TASK DETAILS
Your task is to reproduce the material exactly.

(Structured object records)
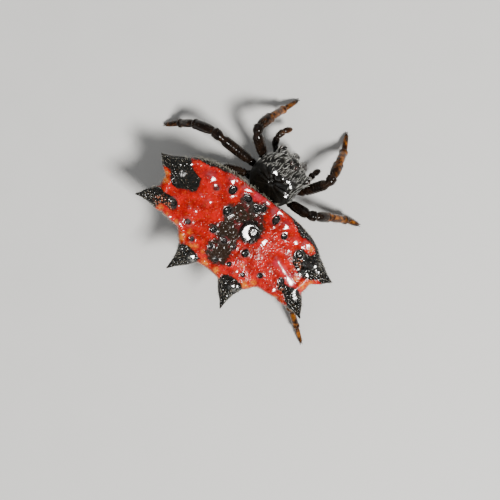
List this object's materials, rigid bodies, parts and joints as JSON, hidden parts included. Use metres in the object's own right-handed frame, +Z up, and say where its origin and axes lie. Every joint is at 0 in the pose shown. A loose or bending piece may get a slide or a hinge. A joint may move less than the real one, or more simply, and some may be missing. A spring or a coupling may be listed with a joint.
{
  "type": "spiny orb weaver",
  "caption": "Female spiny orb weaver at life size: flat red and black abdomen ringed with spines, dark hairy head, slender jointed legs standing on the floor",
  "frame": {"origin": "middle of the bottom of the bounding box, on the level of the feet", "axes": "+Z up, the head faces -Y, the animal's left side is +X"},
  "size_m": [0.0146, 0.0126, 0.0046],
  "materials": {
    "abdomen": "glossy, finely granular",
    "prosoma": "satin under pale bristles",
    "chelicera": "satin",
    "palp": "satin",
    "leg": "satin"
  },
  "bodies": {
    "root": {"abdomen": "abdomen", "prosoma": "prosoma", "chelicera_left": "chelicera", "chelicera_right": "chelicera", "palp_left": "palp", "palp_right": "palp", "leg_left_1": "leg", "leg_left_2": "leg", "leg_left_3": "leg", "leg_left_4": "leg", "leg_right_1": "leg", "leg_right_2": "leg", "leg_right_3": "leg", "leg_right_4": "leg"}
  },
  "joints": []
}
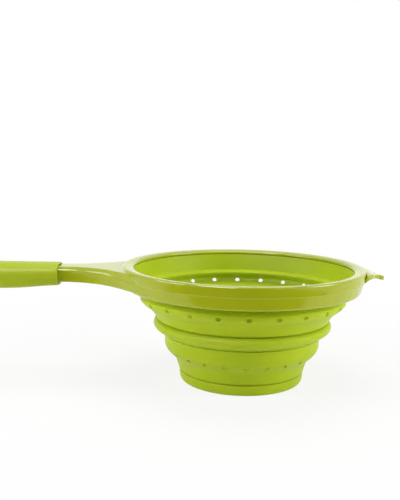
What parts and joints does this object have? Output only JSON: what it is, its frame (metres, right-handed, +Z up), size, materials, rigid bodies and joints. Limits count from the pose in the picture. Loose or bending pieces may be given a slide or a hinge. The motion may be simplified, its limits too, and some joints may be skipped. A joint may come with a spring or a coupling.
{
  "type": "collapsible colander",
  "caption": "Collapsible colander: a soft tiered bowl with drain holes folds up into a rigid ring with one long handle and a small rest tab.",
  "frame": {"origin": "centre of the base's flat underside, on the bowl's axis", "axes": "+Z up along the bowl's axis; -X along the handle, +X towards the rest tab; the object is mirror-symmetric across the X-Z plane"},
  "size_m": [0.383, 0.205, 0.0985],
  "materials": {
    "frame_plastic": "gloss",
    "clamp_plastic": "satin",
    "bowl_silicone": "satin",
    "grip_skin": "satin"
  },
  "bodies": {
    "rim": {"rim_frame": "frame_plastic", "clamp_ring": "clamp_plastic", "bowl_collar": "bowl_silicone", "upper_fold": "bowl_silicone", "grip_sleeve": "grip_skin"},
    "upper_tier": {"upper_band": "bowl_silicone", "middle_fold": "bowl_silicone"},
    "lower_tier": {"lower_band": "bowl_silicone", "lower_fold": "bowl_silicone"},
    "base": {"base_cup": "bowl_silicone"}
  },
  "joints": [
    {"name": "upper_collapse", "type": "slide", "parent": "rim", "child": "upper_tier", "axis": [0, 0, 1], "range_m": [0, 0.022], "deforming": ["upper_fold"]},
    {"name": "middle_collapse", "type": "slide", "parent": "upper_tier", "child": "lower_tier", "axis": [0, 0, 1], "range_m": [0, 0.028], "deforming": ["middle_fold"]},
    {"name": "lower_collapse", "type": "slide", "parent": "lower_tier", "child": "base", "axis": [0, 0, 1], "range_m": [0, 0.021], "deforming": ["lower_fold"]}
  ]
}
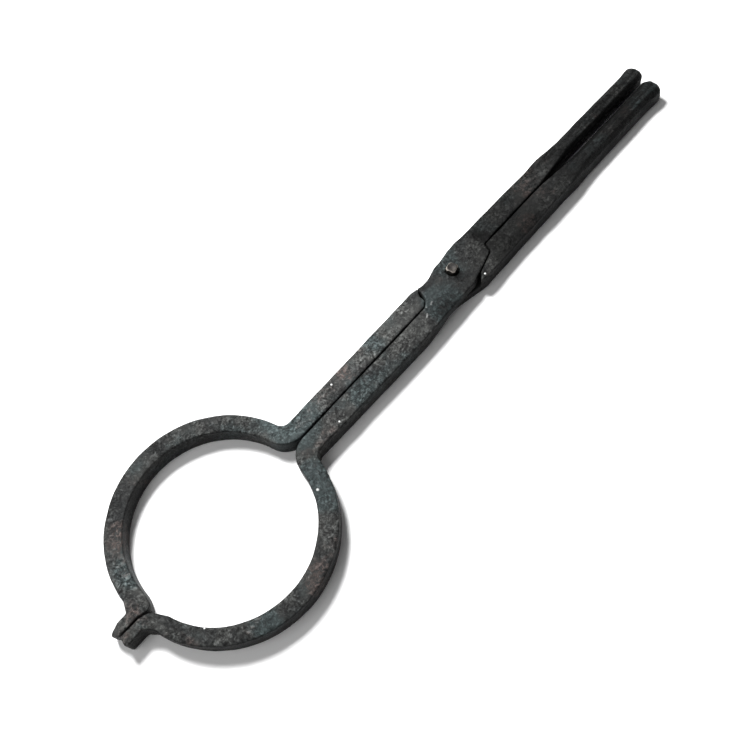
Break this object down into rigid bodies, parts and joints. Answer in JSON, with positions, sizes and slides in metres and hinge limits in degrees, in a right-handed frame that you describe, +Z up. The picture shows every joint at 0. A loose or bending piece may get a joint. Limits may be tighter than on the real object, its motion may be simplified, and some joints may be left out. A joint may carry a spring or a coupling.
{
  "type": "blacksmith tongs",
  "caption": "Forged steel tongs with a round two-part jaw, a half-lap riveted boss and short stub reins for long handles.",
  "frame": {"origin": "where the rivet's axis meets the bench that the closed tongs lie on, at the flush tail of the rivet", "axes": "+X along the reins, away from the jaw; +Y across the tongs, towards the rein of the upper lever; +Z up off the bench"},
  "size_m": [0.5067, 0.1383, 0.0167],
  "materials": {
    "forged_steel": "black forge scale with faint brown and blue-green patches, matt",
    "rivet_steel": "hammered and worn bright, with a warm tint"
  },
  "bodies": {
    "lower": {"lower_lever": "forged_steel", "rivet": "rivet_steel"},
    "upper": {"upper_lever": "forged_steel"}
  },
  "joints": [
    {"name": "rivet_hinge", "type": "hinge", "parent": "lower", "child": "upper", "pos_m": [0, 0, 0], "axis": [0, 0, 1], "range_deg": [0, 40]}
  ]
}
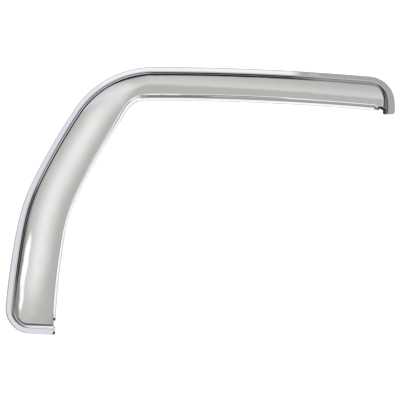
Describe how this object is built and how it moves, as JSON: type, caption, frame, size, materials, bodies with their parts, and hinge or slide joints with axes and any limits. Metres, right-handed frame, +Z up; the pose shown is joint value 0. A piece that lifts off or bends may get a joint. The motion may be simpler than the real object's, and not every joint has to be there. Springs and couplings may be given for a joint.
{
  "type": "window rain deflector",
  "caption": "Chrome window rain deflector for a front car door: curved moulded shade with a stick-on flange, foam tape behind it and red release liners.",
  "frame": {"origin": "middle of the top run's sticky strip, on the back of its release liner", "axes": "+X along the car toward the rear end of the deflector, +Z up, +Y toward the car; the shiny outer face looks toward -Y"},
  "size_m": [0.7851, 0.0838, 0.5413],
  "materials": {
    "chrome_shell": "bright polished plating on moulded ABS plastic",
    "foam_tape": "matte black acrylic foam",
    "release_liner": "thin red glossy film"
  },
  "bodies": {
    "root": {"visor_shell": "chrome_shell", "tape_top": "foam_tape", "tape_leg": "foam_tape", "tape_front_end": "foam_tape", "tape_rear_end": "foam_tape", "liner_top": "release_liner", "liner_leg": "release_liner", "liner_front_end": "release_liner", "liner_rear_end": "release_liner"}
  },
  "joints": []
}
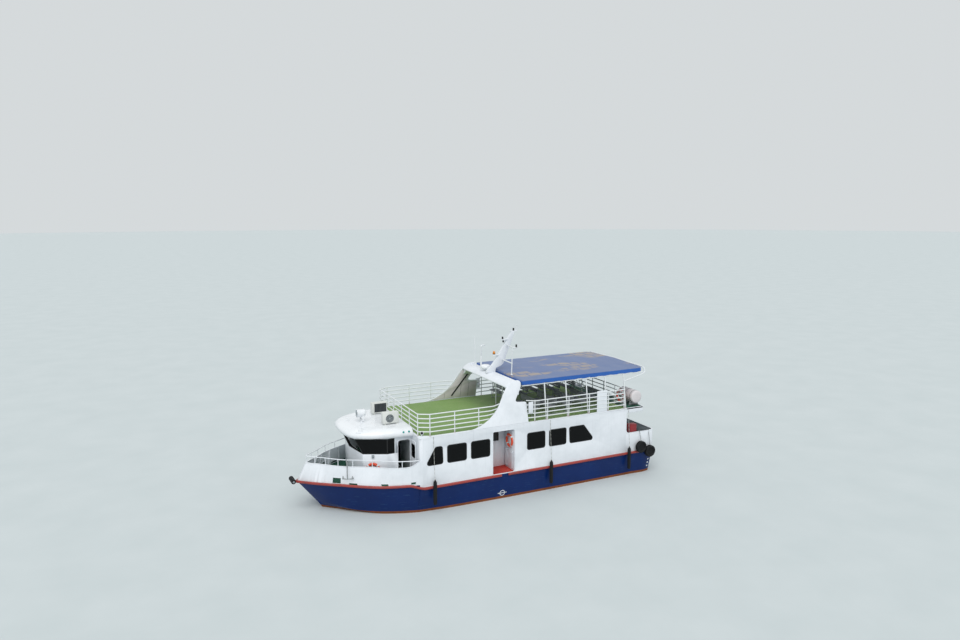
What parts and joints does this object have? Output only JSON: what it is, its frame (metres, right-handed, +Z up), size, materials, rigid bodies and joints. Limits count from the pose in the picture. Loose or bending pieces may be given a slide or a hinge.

OUTPUT FOR THIS EXERCISE
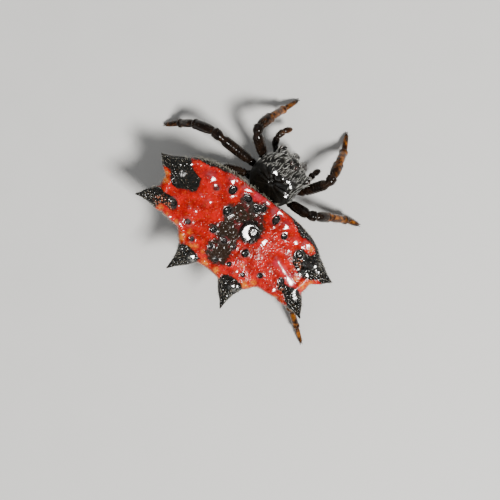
List this object's materials, rigid bodies, parts and joints as JSON, hidden parts included. Use metres in the object's own right-handed frame, +Z up, and say where its origin and axes lie. Every joint is at 0 in the pose shown. A loose or bending piece may get a slide or a hinge. A joint may move less than the real one, or more simply, and some may be missing. A spring or a coupling may be listed with a joint.
{
  "type": "spiny orb weaver",
  "caption": "Female spiny orb weaver at life size: flat red and black abdomen ringed with spines, dark hairy head, slender jointed legs standing on the floor",
  "frame": {"origin": "middle of the bottom of the bounding box, on the level of the feet", "axes": "+Z up, the head faces -Y, the animal's left side is +X"},
  "size_m": [0.0146, 0.0126, 0.0046],
  "materials": {
    "abdomen": "glossy, finely granular",
    "prosoma": "satin under pale bristles",
    "chelicera": "satin",
    "palp": "satin",
    "leg": "satin"
  },
  "bodies": {
    "root": {"abdomen": "abdomen", "prosoma": "prosoma", "chelicera_left": "chelicera", "chelicera_right": "chelicera", "palp_left": "palp", "palp_right": "palp", "leg_left_1": "leg", "leg_left_2": "leg", "leg_left_3": "leg", "leg_left_4": "leg", "leg_right_1": "leg", "leg_right_2": "leg", "leg_right_3": "leg", "leg_right_4": "leg"}
  },
  "joints": []
}
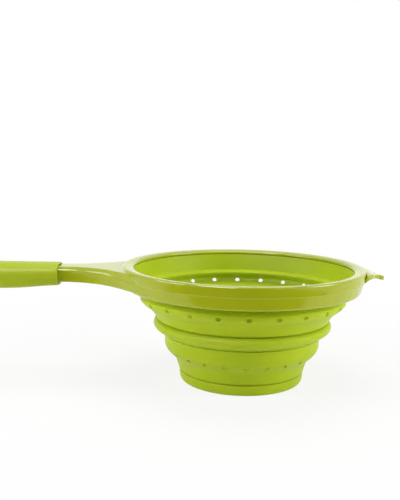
What parts and joints does this object have? Output only JSON: what it is, its frame (metres, right-handed, +Z up), size, materials, rigid bodies and joints. Limits count from the pose in the picture. Loose or bending pieces may be given a slide or a hinge. The motion may be simplified, its limits too, and some joints may be skipped. A joint may come with a spring or a coupling.
{
  "type": "collapsible colander",
  "caption": "Collapsible colander: a soft tiered bowl with drain holes folds up into a rigid ring with one long handle and a small rest tab.",
  "frame": {"origin": "centre of the base's flat underside, on the bowl's axis", "axes": "+Z up along the bowl's axis; -X along the handle, +X towards the rest tab; the object is mirror-symmetric across the X-Z plane"},
  "size_m": [0.383, 0.205, 0.0985],
  "materials": {
    "frame_plastic": "gloss",
    "clamp_plastic": "satin",
    "bowl_silicone": "satin",
    "grip_skin": "satin"
  },
  "bodies": {
    "rim": {"rim_frame": "frame_plastic", "clamp_ring": "clamp_plastic", "bowl_collar": "bowl_silicone", "upper_fold": "bowl_silicone", "grip_sleeve": "grip_skin"},
    "upper_tier": {"upper_band": "bowl_silicone", "middle_fold": "bowl_silicone"},
    "lower_tier": {"lower_band": "bowl_silicone", "lower_fold": "bowl_silicone"},
    "base": {"base_cup": "bowl_silicone"}
  },
  "joints": [
    {"name": "upper_collapse", "type": "slide", "parent": "rim", "child": "upper_tier", "axis": [0, 0, 1], "range_m": [0, 0.022], "deforming": ["upper_fold"]},
    {"name": "middle_collapse", "type": "slide", "parent": "upper_tier", "child": "lower_tier", "axis": [0, 0, 1], "range_m": [0, 0.028], "deforming": ["middle_fold"]},
    {"name": "lower_collapse", "type": "slide", "parent": "lower_tier", "child": "base", "axis": [0, 0, 1], "range_m": [0, 0.021], "deforming": ["lower_fold"]}
  ]
}
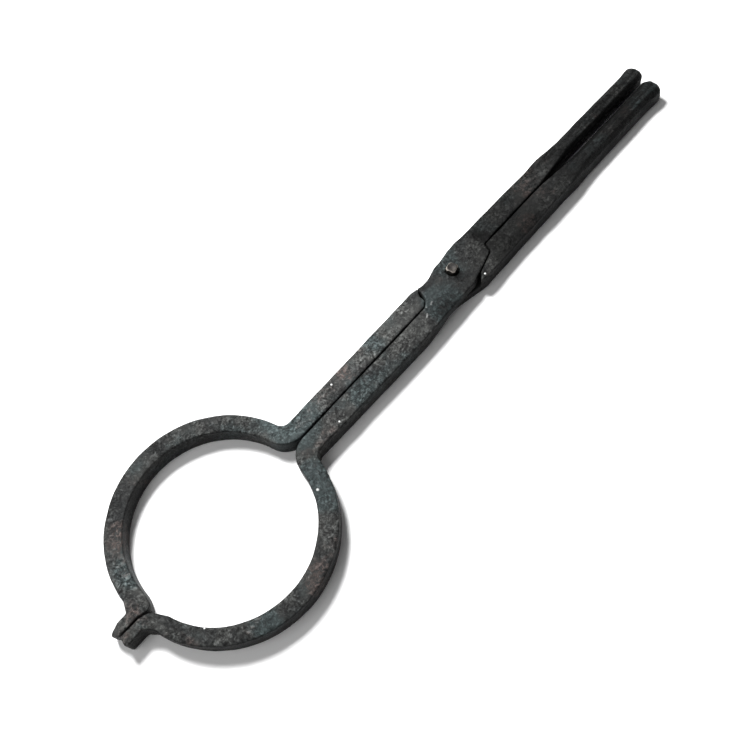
Break this object down into rigid bodies, parts and joints. Answer in JSON, with positions, sizes and slides in metres and hinge limits in degrees, in a right-handed frame that you describe, +Z up. The picture shows every joint at 0. A loose or bending piece may get a joint. Limits may be tighter than on the real object, its motion may be simplified, and some joints may be left out. A joint may carry a spring or a coupling.
{
  "type": "blacksmith tongs",
  "caption": "Forged steel tongs with a round two-part jaw, a half-lap riveted boss and short stub reins for long handles.",
  "frame": {"origin": "where the rivet's axis meets the bench that the closed tongs lie on, at the flush tail of the rivet", "axes": "+X along the reins, away from the jaw; +Y across the tongs, towards the rein of the upper lever; +Z up off the bench"},
  "size_m": [0.5067, 0.1383, 0.0167],
  "materials": {
    "forged_steel": "black forge scale with faint brown and blue-green patches, matt",
    "rivet_steel": "hammered and worn bright, with a warm tint"
  },
  "bodies": {
    "lower": {"lower_lever": "forged_steel", "rivet": "rivet_steel"},
    "upper": {"upper_lever": "forged_steel"}
  },
  "joints": [
    {"name": "rivet_hinge", "type": "hinge", "parent": "lower", "child": "upper", "pos_m": [0, 0, 0], "axis": [0, 0, 1], "range_deg": [0, 40]}
  ]
}
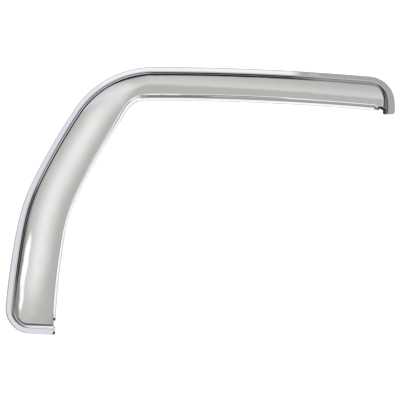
Describe how this object is built and how it moves, as JSON: type, caption, frame, size, materials, bodies with their parts, and hinge or slide joints with axes and any limits. Metres, right-handed frame, +Z up; the pose shown is joint value 0. A piece that lifts off or bends may get a joint. The motion may be simpler than the real object's, and not every joint has to be there. Springs and couplings may be given for a joint.
{
  "type": "window rain deflector",
  "caption": "Chrome window rain deflector for a front car door: curved moulded shade with a stick-on flange, foam tape behind it and red release liners.",
  "frame": {"origin": "middle of the top run's sticky strip, on the back of its release liner", "axes": "+X along the car toward the rear end of the deflector, +Z up, +Y toward the car; the shiny outer face looks toward -Y"},
  "size_m": [0.7851, 0.0838, 0.5413],
  "materials": {
    "chrome_shell": "bright polished plating on moulded ABS plastic",
    "foam_tape": "matte black acrylic foam",
    "release_liner": "thin red glossy film"
  },
  "bodies": {
    "root": {"visor_shell": "chrome_shell", "tape_top": "foam_tape", "tape_leg": "foam_tape", "tape_front_end": "foam_tape", "tape_rear_end": "foam_tape", "liner_top": "release_liner", "liner_leg": "release_liner", "liner_front_end": "release_liner", "liner_rear_end": "release_liner"}
  },
  "joints": []
}
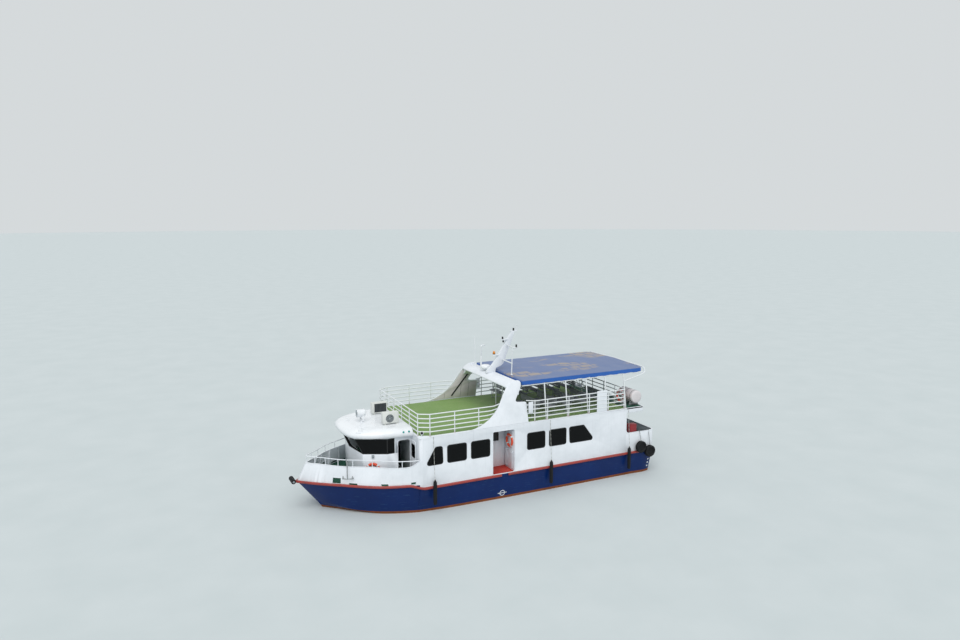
What parts and joints does this object have? Output only JSON: what it is, its frame (metres, right-handed, +Z up), size, materials, rigid bodies and joints. Limits count from the pose in the picture. Loose or bending pieces may be given a slide or a hinge.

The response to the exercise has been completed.